- Source data:
'''

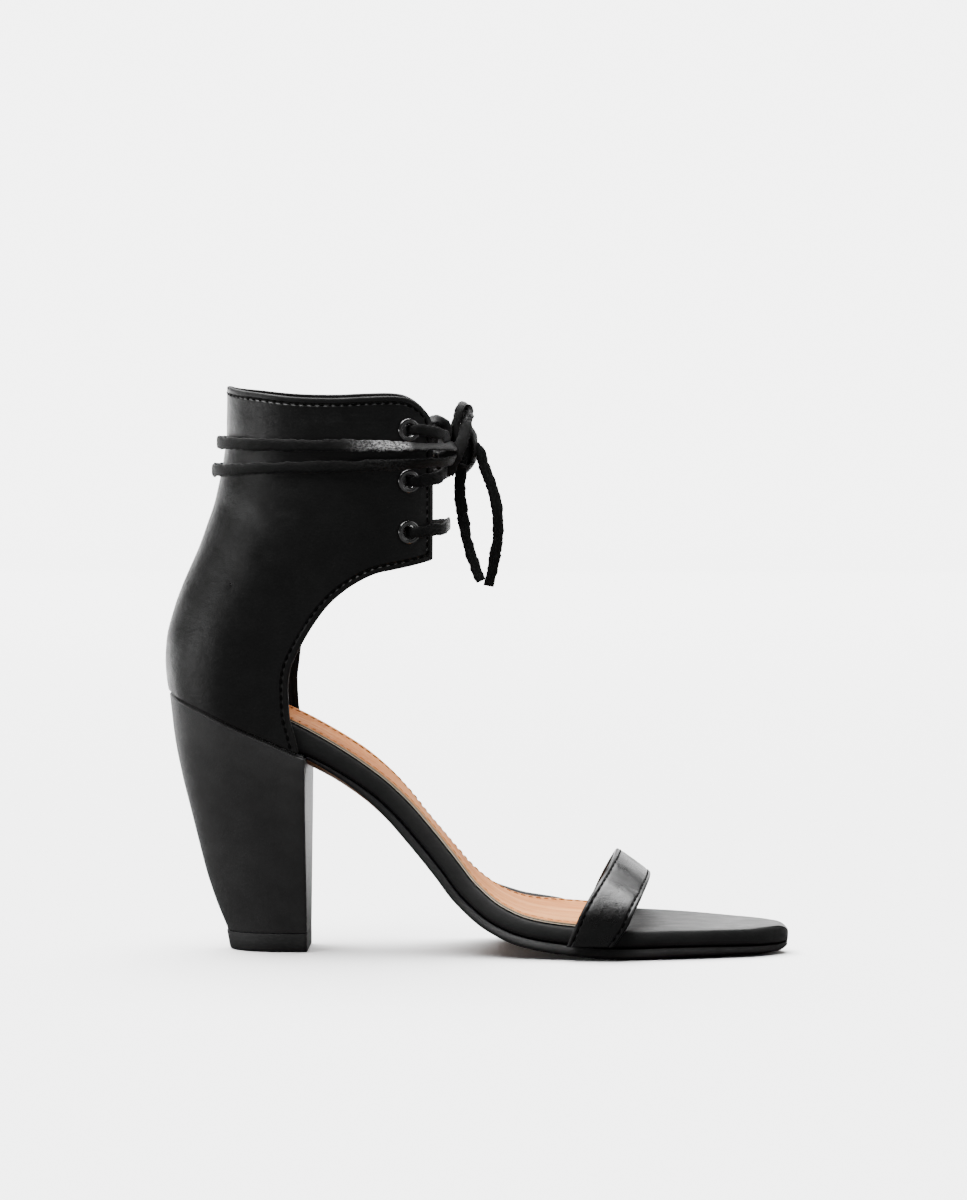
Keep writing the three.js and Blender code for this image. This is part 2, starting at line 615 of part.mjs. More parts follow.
// Toe strap: a band from one side of the sole over the foot to the other. Its rear edge stands higher
// than its front edge, because the instep rises, and both ends go down outside the footbed.
const strapFoot = outsoleThickness + 2 * meetGap;
const strapWallTop = standHeight + 2;
const strapSteps = 25;
const strapStraight = 0.12;
function strapEdge(share, edge) {
  const arch = clamp((share - strapStraight) / (1 - 2 * strapStraight), 0, 1);
  const turn = Math.PI * arch ** 0.96;
  const wall = Math.min(1, Math.min(share, 1 - share) / strapStraight);
  const over = Math.sin(turn) ** 0.9;
  const z = wall < 1 ? lerp(strapFoot, strapWallTop, wall) : lerp(strapWallTop, edge.crest, over);
  const outward = edge.outerShift * smoothstep(share, 0.45, 1);
  const x = edge.start + outward + wall * edge.wall + over ** 1.2 * edge.lean;
  const s = sectionAt(edge.start + outward);
  const reach = s.half + 2.2 * meetGap + strapThickness / 2;
  return new THREE.Vector3(x, s.middle - reach * Math.cos(turn), z);
}
const strapRings = Array.from({ length: strapSteps + 1 }, (_, i) => {
  const share = i / strapSteps;
  const edges = (k) => [
    strapEdge(k, strapRear),
    strapEdge(k, strapAhead),
  ];
  const [rear, front] = edges(share);
  const [rearA, frontA] = edges(Math.max(share - 0.01, 0));
  const [rearB, frontB] = edges(Math.min(share + 0.01, 1));
  const along = rearB.clone().add(frontB).sub(rearA).sub(frontA).normalize();
  const across = front.clone().sub(rear);
  const out = across.clone().normalize().cross(along).normalize().negate();
  if (out.dot(new THREE.Vector3(0, rear.y, 20)) < 0) out.negate();
  const at = (w, t) => rear.clone().addScaledVector(across, w).addScaledVector(out, t * strapThickness);
  return [at(0, -0.3), at(0.06, -0.5), at(0.5, -0.5), at(0.94, -0.5), at(1, -0.3), at(1, 0.3), at(0.94, 0.5),
    at(0.5, 0.6), at(0.06, 0.5), at(0, 0.3)];
});
const toeStrap = loft(strapRings);

// Flat lace along a path round the ankle, upright and with its broad side facing out of the shoe.
const upward = new THREE.Vector3(0, 0, 1);
function laceBand(path) {
  const rings = path.map((point, i) => {
    const a = path[Math.max(i - 1, 0)];
    const b = path[Math.min(i + 1, path.length - 1)];
    const along = b.clone().sub(a).normalize();
    const out = along.clone().cross(upward).normalize();
    const across = along.clone().cross(out).normalize();
    const at = (u, v) => point.clone().addScaledVector(across, u * laceWidth).addScaledVector(out, v * laceThickness);
    return [at(-0.5, 0), at(-0.42, -0.5), at(0.42, -0.5), at(0.5, 0), at(0.42, 0.5), at(-0.42, 0.5)];
  });
  return loft(rings);
}

// A place on the lace beside the cuff. Ahead of the open throat the lace bridges the gap between the
// flaps and comes no further forward than its front.
function besideThroat(around, height, offset, front) {
  const { point } = besideCuff(around, height, offset);
  const ahead = point.x - front;
  point.x = front + (ahead - Math.hypot(ahead, bridgeRound)) / 2;
  return point;
}

// A strand round the throat from one eyelet to another. It lies on the flanges and runs on ahead of
// the open throat.
const onFlange = eyeletStandoff + flangeThickness + 2 * meetGap + laceThickness / 2;
const strandSteps = 14;
function throatStrand(from, to, rise = 0, steps = strandSteps) {
  return Array.from({ length: steps + 1 }, (_, i) => {
    const share = i / steps;
    const turned = lerp(eyeletRounds[from], 2 - eyeletRounds[to], share);
    const around = turned > 1 ? turned - 2 : turned;
    const level = lerp(eyeletHeights[from], eyeletHeights[to], smoothstep(share, 0, 1));
    const height = level + rise * Math.sin(Math.PI * share);
    return besideThroat(around, height, onFlange, laceFront);
  });
}
const lowest = eyeletCount - 1;
const lowBar = laceBand(throatStrand(lowest, lowest, barRise));
const crossings = solid(laceBand(throatStrand(0, 1))).add(solid(laceBand(throatStrand(1, 0))));

// Two turns of lace round the cuff. They stand off its back a little, lie against its sides, and pass
// over the eyelets and the crossing to the knot. back, side and front: how far under the rim's height.
const wrapLevels = [
  { name: 'ankle_wrap_upper', back: 19, side: 19.4, front: 20.2, stand: 1.3 },
  { name: 'ankle_wrap_lower', back: 29.2, side: 27, front: 25.2, stand: 1.5 },
];
const onCuff = 2 * meetGap + laceThickness / 2;
const onCrossing = onFlange + laceThickness + 2 * meetGap;
const wrapSteps = 36;
const wrapEnd = 0.92;
const wraps = wrapLevels.map(({ name, back, side, front, stand }) => {
  const places = Array.from({ length: wrapSteps + 1 }, (_, i) => {
    const around = wrapEnd * ((2 * i) / wrapSteps - 1);
    const share = Math.abs(around);
    const drop = lerp(back, side, smoothstep(share, 0, 0.45)) + (front - side) * smoothstep(share, 0.45, 0.9);
    const stood = stand * (1 - smoothstep(share, 0, 0.4));
    const out = onCuff + stood + (onCrossing - onCuff) * smoothstep(share, eyeletRounds[0] - 0.2, eyeletRounds[0] - 0.02);
    return besideThroat(around, rimHeight - drop, out, laceFront + onCrossing - onFlange);
  });
  return { name, geometry: laceBand(places) };
});

// Knot, bow loop and the two ends, which hang free in front of the throat.
const knotPlace = laceFront + laceThickness + knotSize.deep;
const knotHeight = rimHeight - (wrapLevels[0].front + wrapLevels[1].front) / 2;
const knot = new THREE.SphereGeometry(1, 14, 10);
knot.scale(knotSize.deep, knotSize.wide, knotSize.tall);
knot.translate(knotPlace, 0, knotHeight);

// Flat cord along a path that lies in a plane square to the foot's width. Its broad side lies in that
// plane, or stands square to it where the path bends too sharply for that.
function cord(route, steps, standing = false) {
  const section = new THREE.Shape(Array.from({ length: 8 }, (_, i) => {
    const angle = (Math.PI * (2 * i + 1)) / 8;
    const thick = (Math.cos(angle) * laceThickness) / 2;
    const wide = (Math.sin(angle) * laceWidth) / 2;
    return standing ? new THREE.Vector2(wide, thick) : new THREE.Vector2(thick, wide);
  }));
  const curve = new THREE.CatmullRomCurve3(route.map(([x, z]) => new THREE.Vector3(x, 0, z)), false, 'centripetal');
  return new THREE.ExtrudeGeometry(section, { steps, bevelEnabled: false, extrudePath: curve });
}
const bowLoop = cord([
  [103.8, 186.2], [104.2, 189.2], [105.4, 192.6], [107.2, 193.8], [108.6, 191.8], [108.9, 189], [108.6, 186.6],
], 16, true);
const innerTail = cord([
  [106, 169.7], [105.8, 163], [106.6, 156], [108, 148], [110, 140.4], [112, 134.8], [113.2, 132],
], 14);
const outerTail = cord([
  [112.8, 177.6], [113.7, 174.4], [115.4, 169.6], [117.6, 163.6], [119, 157], [119.2, 150], [118.5, 142.8],
  [117.2, 136.4], [115.9, 130],
], 18);

const shoe = new THREE.Group();
const pieces = new THREE.Group();
shoe.add(pieces);
function piece(name, geometry, material, parent = pieces) {
  const mesh = new THREE.Mesh(geometry, material);
  mesh.name = name;
  parent.add(mesh);
  return mesh;
}

piece('outsole', geometryOf(outsole), soleLeather);
piece('footbed', geometryOf(footbed), blackLeather);
piece('insole_sock', geometryOf(sock), tanLeather);
piece('heel_block', geometryOf(heelBlock), heelLeather);
piece('top_lift', topLift, liftRubber);
piece('upper_counter_cuff', geometryOf(upper), blackLeather);
piece('toe_strap', toeStrap, blackLeather);
eyelets.forEach(({ name, geometry }) => piece(name, geometry, nickel));
piece('lace_bar_low', lowBar, laceLeather);
piece('lace_crossing', geometryOf(crossings), laceLeather);
wraps.forEach(({ name, geometry }) => piece(name, geometry, laceLeather));

// The shoe's origin is the middle of its box on the floor, without the free ends of the lace.
const extent = new THREE.Box3().setFromObject(pieces);
const middle = extent.getCenter(new THREE.Vector3());
const freeLace = new THREE.Group();
shoe.add(freeLace);
piece('lace_knot', knot, laceLeather, freeLace);
piece('lace_bow_loop', bowLoop, laceLeather, freeLace);
const innerEnd = piece('lace_end_inner', innerTail, laceLeather, freeLace);
const outerEnd = piece('lace_end_outer', outerTail, laceLeather, freeLace);
innerEnd.position.y = innerEndPlace;
outerEnd.position.y = outerEndPlace;
[pieces, freeLace].forEach((group) => group.position.set(-middle.x, -middle.y, 0));

export default shoe;
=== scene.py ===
import math

import bpy
import numpy as np
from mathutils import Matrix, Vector


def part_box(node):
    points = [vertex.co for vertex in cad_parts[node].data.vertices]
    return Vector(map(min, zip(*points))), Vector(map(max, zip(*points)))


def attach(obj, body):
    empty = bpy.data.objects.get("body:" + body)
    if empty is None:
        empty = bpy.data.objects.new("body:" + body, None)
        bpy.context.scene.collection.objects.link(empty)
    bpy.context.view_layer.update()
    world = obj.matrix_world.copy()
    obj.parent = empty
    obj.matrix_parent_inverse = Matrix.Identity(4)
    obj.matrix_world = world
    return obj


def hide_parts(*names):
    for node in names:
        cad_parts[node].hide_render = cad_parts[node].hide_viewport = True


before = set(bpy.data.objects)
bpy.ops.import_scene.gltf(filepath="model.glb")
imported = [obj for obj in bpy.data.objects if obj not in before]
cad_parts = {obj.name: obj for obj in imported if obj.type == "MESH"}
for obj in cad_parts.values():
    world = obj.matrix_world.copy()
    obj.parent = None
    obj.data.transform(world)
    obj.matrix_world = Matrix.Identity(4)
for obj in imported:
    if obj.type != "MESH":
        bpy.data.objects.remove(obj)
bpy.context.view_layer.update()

# Camera.
# A long lens from the inner side, a little above the floor and turned slightly to the toe.
F_PIXELS = 5782
PHOTO_HEIGHT = 1200
camera = bpy.data.cameras.new("camera")
camera.sensor_width = 36
camera.lens = 36 * F_PIXELS / PHOTO_HEIGHT
camera.clip_start, camera.clip_end = 0.1, 40
camera_object = bpy.data.objects.new("camera", camera)
camera_object.location = (0.0673, -2.066, 0.2425)
camera_object.rotation_euler = (math.pi / 2 - math.atan(329 / F_PIXELS), 0, math.radians(1.8))
bpy.context.scene.collection.objects.link(camera_object)
bpy.context.scene.camera = camera_object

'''

The lines to transcribe begin at the line with "of the lace." and end at the line with "obj.matrix_world = world"; copy them exactly, both ends included.

// The shoe's origin is the middle of its box on the floor, without the free ends of the lace.
const extent = new THREE.Box3().setFromObject(pieces);
const middle = extent.getCenter(new THREE.Vector3());
const freeLace = new THREE.Group();
shoe.add(freeLace);
piece('lace_knot', knot, laceLeather, freeLace);
piece('lace_bow_loop', bowLoop, laceLeather, freeLace);
const innerEnd = piece('lace_end_inner', innerTail, laceLeather, freeLace);
const outerEnd = piece('lace_end_outer', outerTail, laceLeather, freeLace);
innerEnd.position.y = innerEndPlace;
outerEnd.position.y = outerEndPlace;
[pieces, freeLace].forEach((group) => group.position.set(-middle.x, -middle.y, 0));

export default shoe;
=== scene.py ===
import math

import bpy
import numpy as np
from mathutils import Matrix, Vector


def part_box(node):
    points = [vertex.co for vertex in cad_parts[node].data.vertices]
    return Vector(map(min, zip(*points))), Vector(map(max, zip(*points)))


def attach(obj, body):
    empty = bpy.data.objects.get("body:" + body)
    if empty is None:
        empty = bpy.data.objects.new("body:" + body, None)
        bpy.context.scene.collection.objects.link(empty)
    bpy.context.view_layer.update()
    world = obj.matrix_world.copy()
    obj.parent = empty
    obj.matrix_parent_inverse = Matrix.Identity(4)
    obj.matrix_world = world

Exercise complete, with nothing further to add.